- _WORK REQUIRED_: Extract every line below, verbatim.

- _SOURCE MATERIAL_:
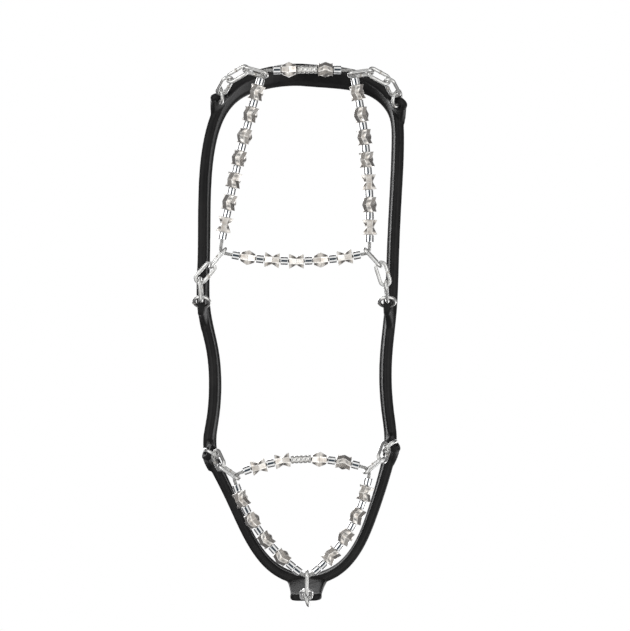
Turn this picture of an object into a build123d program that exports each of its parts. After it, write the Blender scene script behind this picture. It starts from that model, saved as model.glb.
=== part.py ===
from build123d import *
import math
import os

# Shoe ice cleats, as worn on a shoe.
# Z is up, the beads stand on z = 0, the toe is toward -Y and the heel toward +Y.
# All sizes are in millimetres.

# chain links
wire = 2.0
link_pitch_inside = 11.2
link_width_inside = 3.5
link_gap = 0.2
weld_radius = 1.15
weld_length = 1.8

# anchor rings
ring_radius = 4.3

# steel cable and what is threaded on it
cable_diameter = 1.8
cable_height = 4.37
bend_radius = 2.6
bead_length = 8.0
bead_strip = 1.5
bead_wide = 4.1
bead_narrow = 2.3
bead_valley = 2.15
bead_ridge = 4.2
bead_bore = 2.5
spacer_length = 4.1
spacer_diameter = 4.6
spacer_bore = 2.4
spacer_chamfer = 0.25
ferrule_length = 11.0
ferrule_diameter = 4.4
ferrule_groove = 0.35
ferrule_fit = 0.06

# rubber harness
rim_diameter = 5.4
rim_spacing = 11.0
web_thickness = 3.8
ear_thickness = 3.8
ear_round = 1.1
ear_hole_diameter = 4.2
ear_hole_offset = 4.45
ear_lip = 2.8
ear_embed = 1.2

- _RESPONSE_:
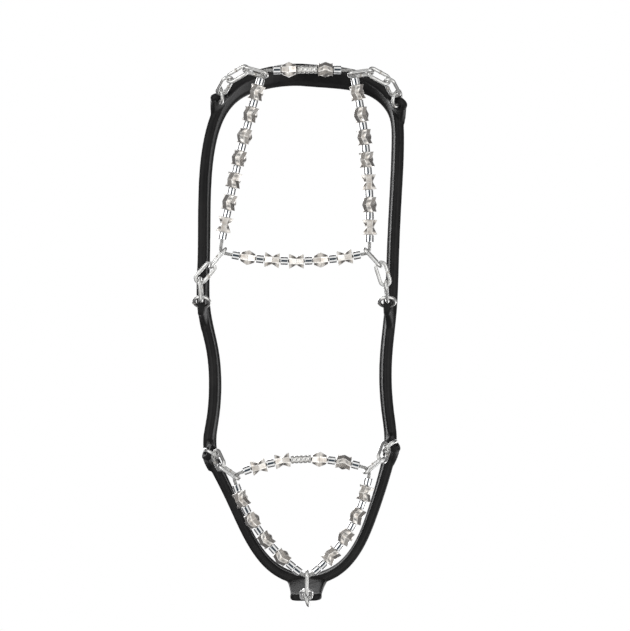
Turn this picture of an object into a build123d program that exports each of its parts. After it, write the Blender scene script behind this picture. It starts from that model, saved as model.glb.
=== part.py ===
from build123d import *
import math
import os

# Shoe ice cleats, as worn on a shoe.
# Z is up, the beads stand on z = 0, the toe is toward -Y and the heel toward +Y.
# All sizes are in millimetres.

# chain links
wire = 2.0
link_pitch_inside = 11.2
link_width_inside = 3.5
link_gap = 0.2
weld_radius = 1.15
weld_length = 1.8

# anchor rings
ring_radius = 4.3

# steel cable and what is threaded on it
cable_diameter = 1.8
cable_height = 4.37
bend_radius = 2.6
bead_length = 8.0
bead_strip = 1.5
bead_wide = 4.1
bead_narrow = 2.3
bead_valley = 2.15
bead_ridge = 4.2
bead_bore = 2.5
spacer_length = 4.1
spacer_diameter = 4.6
spacer_bore = 2.4
spacer_chamfer = 0.25
ferrule_length = 11.0
ferrule_diameter = 4.4
ferrule_groove = 0.35
ferrule_fit = 0.06

# rubber harness
rim_diameter = 5.4
rim_spacing = 11.0
web_thickness = 3.8
ear_thickness = 3.8
ear_round = 1.1
ear_hole_diameter = 4.2
ear_hole_offset = 4.45
ear_lip = 2.8
ear_embed = 1.2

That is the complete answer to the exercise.